I was passing through a Transportation Security Administration checkpoint. I was trying my damndest to be a good citizen. I had skipped going to the shooting range that morning so that my hands and shirt would not reek of cordite. I had double-checked to confirm I had not left any ammo clips in my carry-on bag. And I was not even wearing my favorite “Government Sux!” t-shirt. And I even took off my boots and send them down through the carry-on scanner.
I slipped through the magnetometer with nary a beep. But this tall prematurely balding TSA agent with bulging eyes stepped towards me, pointed, and bellowed: “WHAT’S THAT IN YOUR POCKET?!!?”
I glanced down at my shirt pocket. “It’s a cigar.”
He glared like he’d caught me smuggling a pipe bomb in my underwear.
“Let me see!!!” he barked as everyone with a 75-foot radius turned to look.
I handed it to him and explained: “It’s a brand called ‘Factory Throwouts.’ First time I tried ‘em – 20 bucks for 20 cigars, and free shipping.

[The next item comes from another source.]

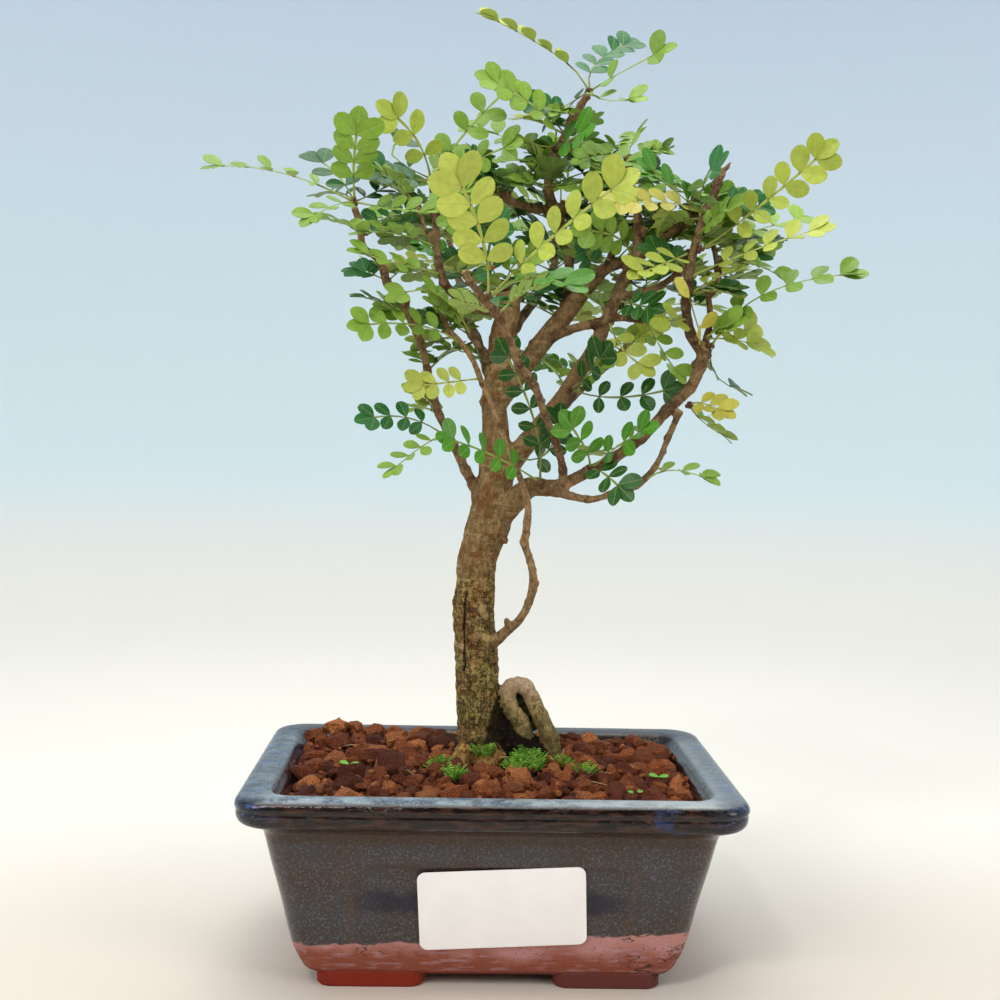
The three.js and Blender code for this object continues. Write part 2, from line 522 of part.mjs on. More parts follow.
// Leaves: a thin arched blade for each compound leaf, its leaflets cut to the rib.
// Sprays give the shoot they spring from; leaf rows are [middle, tip, lean, fold, pairs, blade].
const sprays = {
  left_tip: {
    at: [-47, -4, 240.6],
    leaves: [
      [[-71, -12, 248], [-92, -20, 247], 25, 20, 5, 6.5],
      [[-47, -8, 254], [-45, -12, 268], 85, 10, 4, 8.5],
      [[-53, -16, 237], [-61, -26, 230], 30, 15, 3, 6.5],
      [[-54, 4, 251], [-64, 10, 258], 40, 15, 3, 7.5],
      [[-33, -14, 237], [-21, -24, 235], 35, 25, 4, 6.5],
      [[-42, 6, 245], [-33, 16, 252], 60, 15, 3, 6.5],
      [[-54, 10, 246], [-61, 22, 246], 40, 15, 3, 6.5],
    ],
  },
  upright_mid: { at: [-20.7, -3, 227], leaves: [[[-33, -10, 230], [-47, -17, 229], 20, 40, 4, 6.5]] },
  upright_low: { at: [-19.2, -2.6, 218.6], leaves: [[[-31, -14, 220], [-47, -23, 223], 35, 15, 4, 7]] },
  inner_low: { at: [-9, 6, 200], leaves: [[[-21, -10, 212], [-35, -20, 208], 40, 15, 3, 7]] },
  sucker_top: { at: [-12.4, 3, 197.2], leaves: [[[-27, -8, 202], [-47, -18, 200], 55, 15, 5, 7]] },
  sucker_mid: { at: [-5.9, 3, 186], leaves: [[[-18, -4, 184], [-30, -8, 182], 60, 10, 4, 6.5]] },
  left_low: {
    at: [-17, 3.2, 167.5],
    leaves: [
      [[-31, 0, 173], [-45, -6, 171], 50, 10, 4, 6.5],
      [[-25, -10, 163], [-35, -20, 154], 10, 20, 4, 6],
    ],
  },
  fork_front: {
    at: [14, -3.2, 153],
    leaves: [
      [[-3, -14, 162], [-19, -26, 167], 65, 10, 5, 6.5],
      [[11, -12, 173], [-1, -22, 197], 75, 10, 6, 6.5],
    ],
  },
  front: {
    at: [-4.5, -44.8, 207.5],
    leaves: [
      [[-8, -56, 226], [-18, -66, 243], 75, 10, 5, 10],
      [[12, -58, 223], [34, -70, 240], 60, 15, 6, 8.5],
      [[8, -57, 212], [21, -68, 207], 25, 15, 4, 8],
    ],
  },
  crown_tip: {
    at: [28.4, 15, 282],
    leaves: [
      [[17, 10, 292], [-9, 6, 304], 25, 50, 5, 7.5],
      [[32, 28, 295], [47, 42, 307], 55, 15, 3, 10],
      [[40, 4, 287], [53, -6, 292], 55, 25, 2, 8],
      [[34, 2, 276], [44, -9, 275], 40, 25, 2, 7],
      [[22, 26, 280], [15, 36, 277], 60, 10, 2, 8],
    ],
  },
  crown_mid: {
    at: [17.6, 16, 263.4],
    leaves: [
      [[13, 6, 272], [-9, 0, 283], 55, 15, 5, 7.5],
      [[3, 26, 268], [-12, 36, 276], 40, 20, 4, 7.5],
      [[23, 6, 265], [28, -3, 266], 70, 10, 2, 8.5],
      [[32, 8, 259], [44, -3, 255], 45, 20, 4, 7],
    ],
  },
  crown_low: {
    at: [16.8, 22, 252],
    leaves: [
      [[14, 28, 260], [16, 34, 271], 80, 10, 4, 7.5],
      [[23, 34, 255], [23, 44, 266], 60, 15, 3, 7],
      [[37, 30, 260], [58, 42, 261], 60, 15, 4, 7.5],
    ],
  },
  side_end: {
    at: [-1.6, 17, 249],
    leaves: [
      [[1, 8, 249], [-7, -3, 251], 60, 15, 3, 7],
      [[7, 30, 243], [17, 40, 241], 60, 10, 3, 7.5],
    ],
  },
  upright_back: {
    at: [-23, 9, 250.6],
    leaves: [
      [[-29, 0, 263], [-40, -8, 270], 75, 10, 3, 8.5],
      [[-10, 14, 270], [5, 16, 285], 60, 15, 4, 8],
      [[-34, 4, 250], [-46, 4, 254], 45, 15, 4, 7.5],
      [[-37, 20, 261], [-30, 30, 268], 50, 15, 2, 7],
      [[-8, 0, 256], [5, -9, 260], 65, 10, 3, 7],
      [[-17, 0, 243], [-16, -9, 231], 70, 10, 3, 7],
    ],
  },
  right_top: {
    at: [64, -8, 239],
    leaves: [
      [[50, -16, 241], [29, -24, 238], 40, 15, 5, 7.5],
      [[53, -18, 244], [40, -30, 251], 50, 20, 3, 8],
      [[61, -18, 245], [67, -28, 254], 45, 15, 3, 8],
    ],
  },
  right_mid: {
    at: [63.2, -7.4, 228],
    leaves: [
      [[80, -16, 241], [100, -26, 259], 70, 10, 6, 8],
      [[82, 4, 236], [104, 14, 243], 35, 15, 4, 7.5],
    ],
  },
  right_inner: {
    at: [59.4, -5.4, 227],
    leaves: [
      [[50, -18, 222], [38, -30, 216], 40, 15, 4, 7.5],
      [[57, 8, 228], [51, 20, 226], 50, 10, 3, 7.5],
    ],
  },
  right_low: { at: [59.6, -6, 219.2], leaves: [[[78, -16, 227], [100, -26, 234], 40, 15, 5, 7.5]] },
  twig_mid: {
    at: [72.6, 5, 225],
    leaves: [
      [[83, 4, 225], [94, 0, 219], 20, 20, 3, 7],
      [[79, 16, 227], [90, 26, 233], 40, 15, 2, 7.5],
    ],
  },
  twig_low: {
    at: [70, 8.4, 233],
    leaves: [
      [[69, 16, 237], [71, 24, 244], 70, 10, 2, 8],
      [[72, 10, 244], [75, 6, 251], 75, 10, 2, 8.5],
    ],
  },
  knot: {
    at: [67, -7, 197.4],
    leaves: [
      [[83, -14, 214], [112, -22, 220], 35, 15, 5, 8],
      [[74, -2, 203], [86, 4, 203], 75, 10, 2, 7.5],
      [[71, 0, 188], [82, 6, 184], 30, 15, 2, 7],
    ],
  },
  knot_back: { at: [67.9, 2.4, 211.5], leaves: [[[64, 13, 214], [60, 21, 221], 20, 20, 4, 6.5]] },
  knot_front: { at: [63.6, -6.4, 197], leaves: [[[61, -16, 207], [53, -24, 216], 50, 20, 1, 8]] },
  right_under: {
    at: [60.6, -7.4, 179],
    leaves: [
      [[65, -12, 179], [73, -18, 175], 50, 15, 3, 6.5],
      [[67, -2, 173], [77, 4, 168], 25, 25, 3, 6.5],
    ],
  },
  lower_end: { at: [46.2, -11.9, 154.6], leaves: [[[56, -16, 158], [68, -22, 154], 20, 20, 3, 6.5]] },
  right_left: { at: [59.5, -6.2, 206], leaves: [[[54, -12, 205], [47, -18, 203], 50, 10, 1, 8]] },
  short_tip: { at: [48, 6, 206], leaves: [[[53, 0, 196], [59, -6, 186], 15, 25, 3, 6.5]] },
  short_mid: { at: [36.1, 10, 206.4], leaves: [[[41, 4, 196], [50, -2, 189], 60, 10, 3, 7]] },
  fork_right: {
    at: [30, -5.6, 157.6],
    leaves: [
      [[34, -15, 156], [41, -23, 149], 70, 10, 3, 7],
      [[27, -12, 165], [19, -20, 175], 70, 10, 3, 7.5],
      [[39, -12, 166], [48, -22, 172], 50, 15, 3, 7],
    ],
  },
  main_low: {
    at: [24, 11.4, 183.4],
    leaves: [
      [[30, 4, 189], [35, -4, 198], 60, 15, 3, 7],
      [[40, 4, 181], [59, -5, 185], 65, 10, 4, 7],
    ],
  },
  main_end: { at: [43.4, 8, 227], leaves: [[[36, 2, 233], [22, -5, 233], 75, 10, 4, 7.5]] },
  middle_end: { at: [32, 12.6, 221], leaves: [[[28, 6, 228], [24, -2, 236], 60, 15, 3, 7.5]] },
  main_fork: { at: [39, 9.6, 213], leaves: [[[45, 4, 211], [52, -4, 209], 75, 10, 3, 7]] },
  long_side: { at: [56, 3.8, 235.6], leaves: [[[46, 20, 242], [29, 24, 242], 60, 15, 4, 8]] },
  trunk_top: {
    at: [2.2, 12, 216.4],
    leaves: [
      [[13, 24, 216], [23, 33, 221], 65, 10, 3, 7],
      [[5, 6, 224], [15, 0, 229], 60, 10, 3, 7.5],
      [[-4, 4, 227], [2, -4, 239], 60, 15, 4, 8],
      [[-10, 24, 219], [-17, 33, 232], 60, 15, 4, 7],
    ],
  },
  crotch: { at: [6, 8.2, 160], leaves: [[[17, 6, 163], [20, 0, 178], 60, 10, 4, 7]] },
  back_left: {
    at: [-18, 56, 240.4],
    leaves: [
      [[-32, 56, 246], [-48, 57, 243], 15, 15, 4, 7],
      [[-28, 71, 243], [-37, 84, 237], -30, 15, 4, 7.5],
      [[-9, 70, 247], [-2, 82, 251], -40, 15, 3, 7.5],
      [[-20, 50, 254], [-22, 44, 266], 20, 15, 3, 7.5],
    ],
  },
  back_middle: {
    at: [23, 62, 250.4],
    leaves: [
      [[12, 74, 256], [2, 80, 256], -30, 15, 4, 7.5],
      [[34, 77, 255], [42, 88, 252], -30, 15, 4, 7.5],
      [[38, 64, 259], [52, 66, 260], 10, 15, 4, 7.5],
      [[22, 58, 264], [18, 54, 276], 40, 15, 3, 8],
      [[26, 78, 246], [28, 92, 236], -60, 15, 3, 7.5],
    ],
  },
  back_right: {
    at: [53, 58, 213.4],
    leaves: [
      [[70, 57, 217], [85, 56, 213], 0, 15, 4, 7.5],
      [[63, 74, 216], [72, 88, 211], -30, 15, 4, 7.5],
      [[43, 70, 217], [34, 82, 215], -40, 15, 4, 7],
      [[64, 52, 224], [74, 48, 234], 20, 15, 3, 7.5],
      [[44, 52, 224], [34, 44, 232], 30, 15, 3, 7.5],
    ],
  },
};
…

I like cheap cigars, but they’re too cheap even for me.”
He snorted and thrust it back at me. Perhaps he was suspicious because the cigar didn’t have a band wrapper. If it had been a Macanudo, he might have changed his attitude.
“WHAT ELSE YOU GOT IN THAT POCKET!?!”
“A business card.”
I retrieved it and showed it to him. He glanced at it the way an illiterate person looks at a map you hand him when you’re lost and seeking directions in some woebegone backwoods crossroads.
He eventually snorted that I could pass, but probably only because he couldn’t figure out whether my Cheshire Cat grin was moronic or seditious. After I passed, I turned and watched this guy for a few minutes. He was acting like a prison guard browbeating a bunch of convicts lined up to take a shower.